La tecnologia moderna, insieme alle fotografie e alle impronte digitali delle donne, ha reso più semplice quello che avrebbe potuto essere un processo lungo e complesso.
Le tre donne, nel frattempo, stanno lentamente imparando a conoscersi di nuovo. “Sono felice di vedere di nuovo mia madre, e al tempo stesso sono arrabbiata perché non ha fatto nessuno sforzo per prendersi cura di noi dopo averci lasciato con uno sconosciuto,” ha ammesso Riziki, prima di aggiungere: “All’inizio è stato difficile perdonarla, ma ora la stiamo accettando di nuovo”.
Yamlele ha detto di non aver provato un senso di affetto fin da subito. È stata cresciuta da sua sorella e dal loro vicino che si è dimostrato una persona gentile. “È difficile quando sei stata senza una madre per 11 anni, ma siamo fortunate ad averla riavuta viva”.

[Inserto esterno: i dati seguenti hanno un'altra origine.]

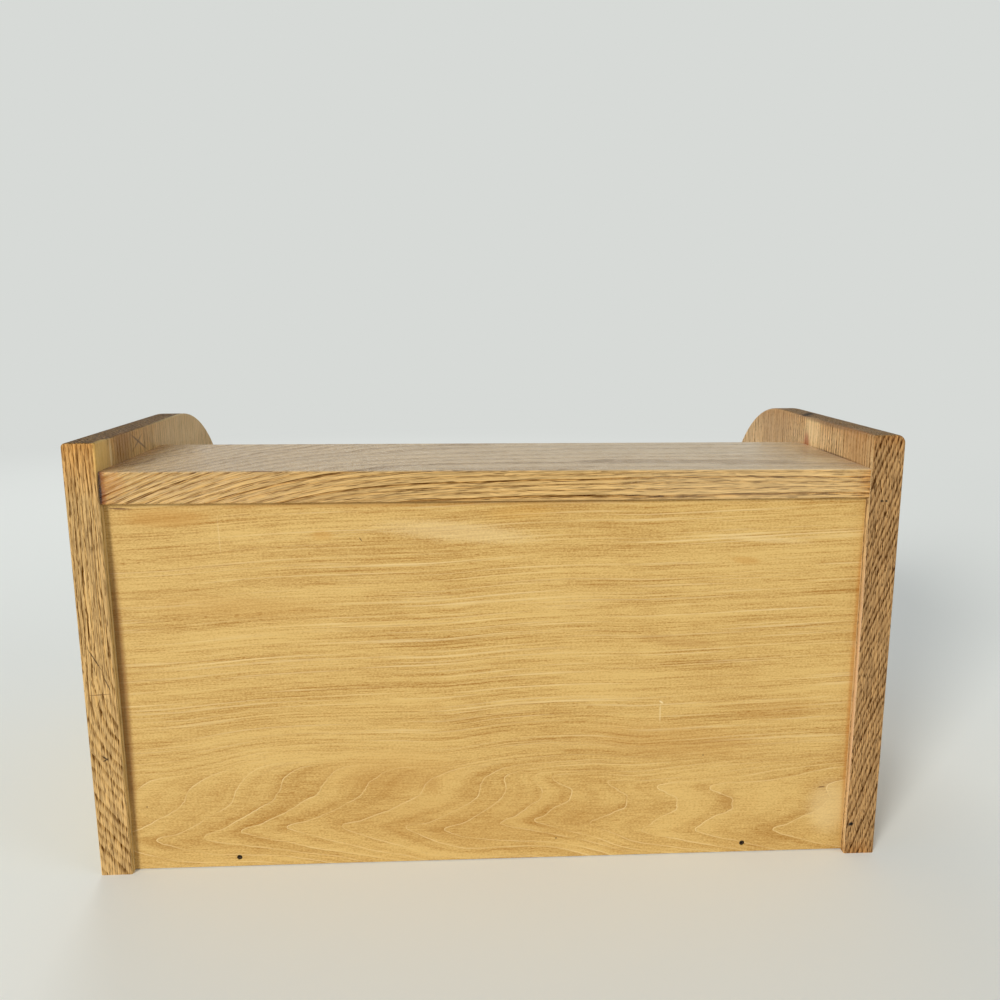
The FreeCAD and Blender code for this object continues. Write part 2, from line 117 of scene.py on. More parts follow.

Sifa ha gestito la cosa con meno problemi. “Voglio ristabilire il legame tra madre e figlie” ha detto. “Sono molto emozionata anche perché ora sono una nonna. Ringrazio Dio per avermi dato una seconda possibilità per essere di nuovo una madre” ha detto, riferendosi al figlio di Riziki, di appena un anno.
Il programma di verifica della popolazione è cominciato nel novembre 2013 e si è concluso ufficialmente nell’agosto 2014, dopo aver raccolto i dati di tutte le persone residenti nel campo per aiutare in modo più efficiente il governo della Tanzania e l’UNHCR a offrire loro protezione e assistenza.